Chloé si era dunque trasferita col suo bel gattone certosino nell’appartamento di lui, all’ultimo piano di un moderno palazzo parigino e aveva iniziato la sua nuova vita, talvolta infastidita dalle intrusioni di un’anziana vicina di pianerottolo gattofila e impicciona. L’insoddisfazione per le lunghe assenze di Paul, impegnato nel suo lavoro, la difficoltà per l’insopportabile solitudine (acuita dalla ricomparsa del solito lancinante dolore) e il fastidio per le attenzioni un po’ inquietanti della signora della porta accanto l’avevano indotta a trovarsi un’occupazione e a riprendere le sedute di psicanalisi, all’insaputa di lui, con un altro professionista.

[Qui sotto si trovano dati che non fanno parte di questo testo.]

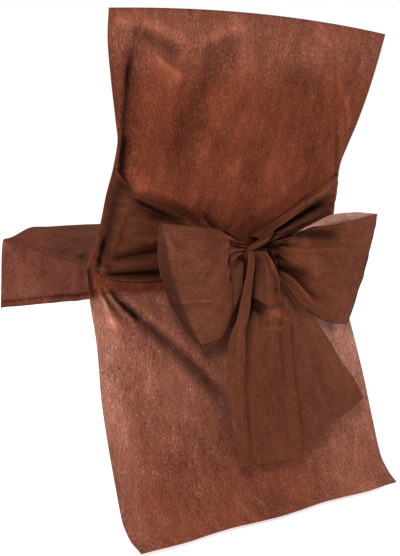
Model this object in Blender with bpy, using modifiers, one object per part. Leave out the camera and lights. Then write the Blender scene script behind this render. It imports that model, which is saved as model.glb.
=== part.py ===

Aveva scelto di farsi curare da Louis Delord (lo stesso Jérémie Renier), nell’aspetto molto simile a Paul (scopriremo essere, infatti, il suo gemello malvagio), il cui ufficio era poco lontano dal museo di arte contemporanea, nel quale Chloé si era impiegata come sorvegliante di sala.
Da questo momento il film diventa un thriller molto teso, con momenti di forte erotismo, condotto con sobria e fredda eleganza dal regista.

 

 

 

François Ozon è visibilmente intrigato dalla suggestione che suscita la coppia dei gemelli Paul-Louis (che nel corso del film troverà un corrispettivo femminile nel palesarsi del comportamento schizofrenico di Chloé) e quindi dal tema del “doppio”, continuamente ribadito dalla presenza, nell’elegante scenografia, di miriadi di specchi che, moltiplicando l’immagine dei principali personaggi, evidenziano la dissociazione patologica della loro personalità.
Grazie, inoltre, alla sua ampia cultura cinefila, Ozon impreziosisce il racconto con continue e pertinenti citazioni da pellicole illustri, dal cui repertorio egli attinge a piene mani, avendo quel tema percorso tutte le epoche della storia della cultura e del cinema, fin dalle sue origini. Ispirandosi al “muto” Lo Studente di Praga – 1913 – , alle gemelle di Lo specchio scuro – 1946 –  alle più note opere di Lang, Hitckock, Polanski, De Palma, Cronenberg, pertanto, egli crea una trama di rimandi ben riconoscibili che, proprio per la loro evidenza, attenuano in parte la tensione e il mistero della pellicola, un po’ banalizzandola. Il film, perciò, pur essendo apprezzabile per il nitore e la classica compostezza delle immagini, che ne rende accettabile il contenuto piuttosto prevedibile e l’erotismo talvolta molto esplicito, nonché il raffinato gusto citazionista, non è, a mio avviso, tra i migliori del regista, sebbene realizzato con intelligenza e cura. La sua visione, in ogni caso, non annoia e, a tratti, può riservare qualche bella sorpresa.